#### COLLECTED DATA:
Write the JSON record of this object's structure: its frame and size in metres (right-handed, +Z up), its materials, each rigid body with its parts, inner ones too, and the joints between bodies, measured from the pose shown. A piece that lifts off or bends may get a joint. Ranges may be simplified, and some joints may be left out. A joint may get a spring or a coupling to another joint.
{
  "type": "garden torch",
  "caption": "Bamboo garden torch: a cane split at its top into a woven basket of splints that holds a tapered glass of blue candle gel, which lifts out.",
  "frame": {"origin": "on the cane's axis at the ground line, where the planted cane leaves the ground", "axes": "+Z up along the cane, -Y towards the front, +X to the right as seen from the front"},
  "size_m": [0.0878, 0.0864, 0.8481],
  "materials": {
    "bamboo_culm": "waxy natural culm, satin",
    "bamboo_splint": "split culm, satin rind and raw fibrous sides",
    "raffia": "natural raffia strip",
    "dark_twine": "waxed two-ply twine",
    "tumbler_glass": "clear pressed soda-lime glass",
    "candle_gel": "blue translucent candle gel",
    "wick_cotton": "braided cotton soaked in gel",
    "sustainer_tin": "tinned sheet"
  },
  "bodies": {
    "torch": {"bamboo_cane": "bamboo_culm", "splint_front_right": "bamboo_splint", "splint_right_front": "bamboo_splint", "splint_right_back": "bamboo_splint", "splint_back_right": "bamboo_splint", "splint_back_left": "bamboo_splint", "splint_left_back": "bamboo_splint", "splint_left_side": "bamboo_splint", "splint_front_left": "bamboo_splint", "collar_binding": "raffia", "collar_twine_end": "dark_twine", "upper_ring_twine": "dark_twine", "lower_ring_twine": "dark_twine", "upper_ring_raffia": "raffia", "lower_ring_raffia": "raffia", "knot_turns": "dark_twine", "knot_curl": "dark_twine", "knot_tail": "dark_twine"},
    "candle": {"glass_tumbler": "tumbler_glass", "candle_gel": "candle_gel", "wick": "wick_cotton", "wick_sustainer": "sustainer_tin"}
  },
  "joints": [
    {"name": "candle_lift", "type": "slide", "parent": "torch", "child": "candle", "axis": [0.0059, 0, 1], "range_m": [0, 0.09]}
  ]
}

#### WRITTEN PROBLEM:
Make an exact copy of all the data.

#### EXERCISE OUTPUT:
Write the JSON record of this object's structure: its frame and size in metres (right-handed, +Z up), its materials, each rigid body with its parts, inner ones too, and the joints between bodies, measured from the pose shown. A piece that lifts off or bends may get a joint. Ranges may be simplified, and some joints may be left out. A joint may get a spring or a coupling to another joint.
{
  "type": "garden torch",
  "caption": "Bamboo garden torch: a cane split at its top into a woven basket of splints that holds a tapered glass of blue candle gel, which lifts out.",
  "frame": {"origin": "on the cane's axis at the ground line, where the planted cane leaves the ground", "axes": "+Z up along the cane, -Y towards the front, +X to the right as seen from the front"},
  "size_m": [0.0878, 0.0864, 0.8481],
  "materials": {
    "bamboo_culm": "waxy natural culm, satin",
    "bamboo_splint": "split culm, satin rind and raw fibrous sides",
    "raffia": "natural raffia strip",
    "dark_twine": "waxed two-ply twine",
    "tumbler_glass": "clear pressed soda-lime glass",
    "candle_gel": "blue translucent candle gel",
    "wick_cotton": "braided cotton soaked in gel",
    "sustainer_tin": "tinned sheet"
  },
  "bodies": {
    "torch": {"bamboo_cane": "bamboo_culm", "splint_front_right": "bamboo_splint", "splint_right_front": "bamboo_splint", "splint_right_back": "bamboo_splint", "splint_back_right": "bamboo_splint", "splint_back_left": "bamboo_splint", "splint_left_back": "bamboo_splint", "splint_left_side": "bamboo_splint", "splint_front_left": "bamboo_splint", "collar_binding": "raffia", "collar_twine_end": "dark_twine", "upper_ring_twine": "dark_twine", "lower_ring_twine": "dark_twine", "upper_ring_raffia": "raffia", "lower_ring_raffia": "raffia", "knot_turns": "dark_twine", "knot_curl": "dark_twine", "knot_tail": "dark_twine"},
    "candle": {"glass_tumbler": "tumbler_glass", "candle_gel": "candle_gel", "wick": "wick_cotton", "wick_sustainer": "sustainer_tin"}
  },
  "joints": [
    {"name": "candle_lift", "type": "slide", "parent": "torch", "child": "candle", "axis": [0.0059, 0, 1], "range_m": [0, 0.09]}
  ]
}